Tottenham should have signed Gonzalo Higuain last summer when he “may have taken less wages” to join them, according to Dean Saunders.

The pundit and former striker claimed on talkSPORT today that the AC Milan striker, who is set to join Chelsea on loan until the end of the season” is a brilliant capture for the Premier League club.

Saunders claimed Spurs should be lamenting their wasted opportunity to land Higuain when he left Juventus last summer.

“What a signing that is for Chelsea, exactly what they need,” Saunders told the Alan Brazil Sports Breakfast on talkSPORT on Thursday (8.30am). “He’s a class act, great finisher, gets goals everywhere, what a great signing.

“What are Spurs going to do? They had an advantage over Chelsea at the start of the season because they they were in the Champions League and Chelsea weren’t.
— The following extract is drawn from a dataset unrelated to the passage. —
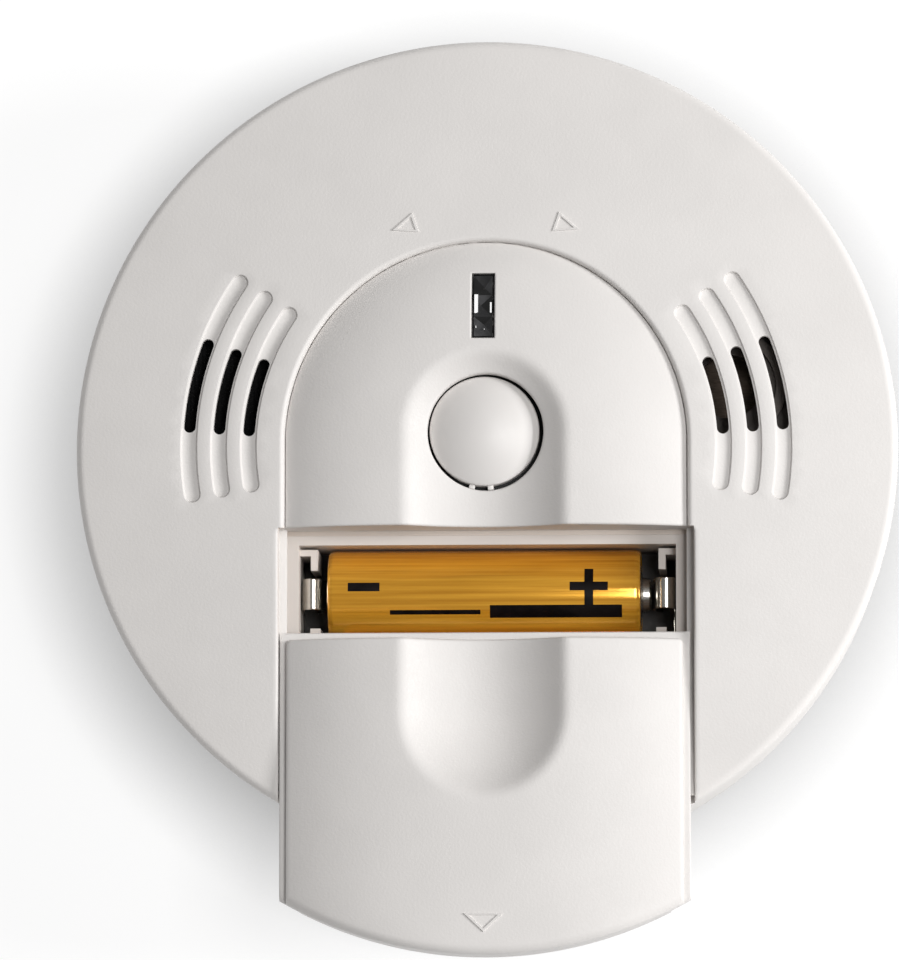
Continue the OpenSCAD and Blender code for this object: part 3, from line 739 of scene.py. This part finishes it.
def door_shape():
    corner = degrees(acos(FLANGE_HALF / DOOR_R))
    side_y = -sqrt(DOOR_R ** 2 - FLANGE_HALF ** 2)
    end = degrees(acos(DOOR_END_HALF / DOOR_R))
    outline = path(arc_points(DOOR_R, -180 + corner, -180 + end - 0.03, 0.7),
                   arc_points(DOOR_R, -180 + end + 0.03, -end - 0.03, 0.7),
                   arc_points(DOOR_R, -end + 0.03, -corner, 0.7),
                   line_points((FLANGE_HALF, side_y), (FLANGE_HALF, DOOR_TOP_Y), 0.8),
                   line_points((FLANGE_HALF, DOOR_TOP_Y), (-FLANGE_HALF, DOOR_TOP_Y), 0.6),
                   line_points((-FLANGE_HALF, DOOR_TOP_Y), (-FLANGE_HALF, side_y), 0.8))
    lines = [door_side_line(off, 0.8) for off in (-0.75, -0.4, -0.25, -0.12, -0.04, -0.01, 0.02)]
    lines += [door_side_line(off, 0.8) for off in (0.6, 0.93, 1.0, 1.06)]
    for tilt in (0, 12, 25, 38, 50, 62, 74, 84):
        r = DOOR_R - 1.4 * (1 - sin(radians(tilt)))
        lines.append(arc_points(r, -180 + corner + 0.3, -corner - 0.3, 0.8))
    lines += [arch_line(half, DOOR_TOP_Y - 1.3, SCOOP_LOW_Y, -180) for half in SCOOP_LINES]
    grids = [(0.9, grid_points(0.9, in_door))]
    inner = [door_side_line(-WALL, WALL + 0.8, 3)]
    for off in (0.02, -0.02):
        r = DOOR_R - WALL + off
        turn = degrees(acos((DOOR_END_HALF + off) / r))
        arc = arc_points(r, -180 + turn, -turn, 1.5)
        inner.append(path([(arc[0][0], -58.5)], arc, [(arc[-1][0], -58.5)]))
    shape = sheet([outline], lines, grids, in_door, door_top, door_under, inner, 2.5)
    for side in (1, -1):
        shape.join(side_block(side, STOP_FROM, DOOR_HALF, (-54.8, DOOR_FOOT_Z + 1),
                              (-15, FLANGE_Z - 0.3), 0.1))
        shape.join(side_block(side, STOP_FROM, FLANGE_HALF, (-22, DOOR_FOOT_Z),
                              (-14, DOOR_FOOT_Z + 1.01), 0.15))
    rib_low = (-30, DOOR_FRONT_Y - 1.8, FLANGE_Z - FLANGE_T)
    shape.join(block(rib_low, (30, DOOR_FRONT_Y - 0.4, FLANGE_Z - 0.2), 0.1))
    arrow_at = Matrix.Translation((0, DOOR_ARROW_Y, cushion_z(0, DOOR_ARROW_Y)))
    shape.join(arrow_frame(2.9, 6.2, 0.3, arrow_at @ Matrix.Rotation(-pi / 2, 4, "Z")))
    return shape.moved(Matrix.Translation((DOOR_PLAY, DOOR_SHIFT, 0)))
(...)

“If Higuain had an option in the summer, he may have taken less wages and gone to Spurs because they were in the Champions League. They never capitalised on the chance they had.”

OPINION

Would Higuain have been willing to join Spurs on loan from parent club Juventus last summer? Even if the cash-conscious Londoners were able to agree to pay the striker’s wage – which is very unlikely – Higuain would surely have baulked at playing second fiddle to Harry Kane. The forward is, indeed, a class act. As Saunders points out, he is a supreme goal-getter and the kind of fox-in-the-box who will be an immediate upgrade at Stamford Bridge on Alvaro Morata and Olivier Giroud. The problem with persuading strikers to join Spurs, as Pochettino has pointed out in the past, is they must accept that Kane is the undisputed first choice. That is a role the real elite are unwilling to accept. Higuain, understandably, only wants to be at a side where he is the main man and has a more than decent chance of starting nearly every match. Higuain is a fine player but Saunders is way off on this one. He doesn’t fit the profile of the sort of young, talented, mobile attackers that Spurs are in the market for.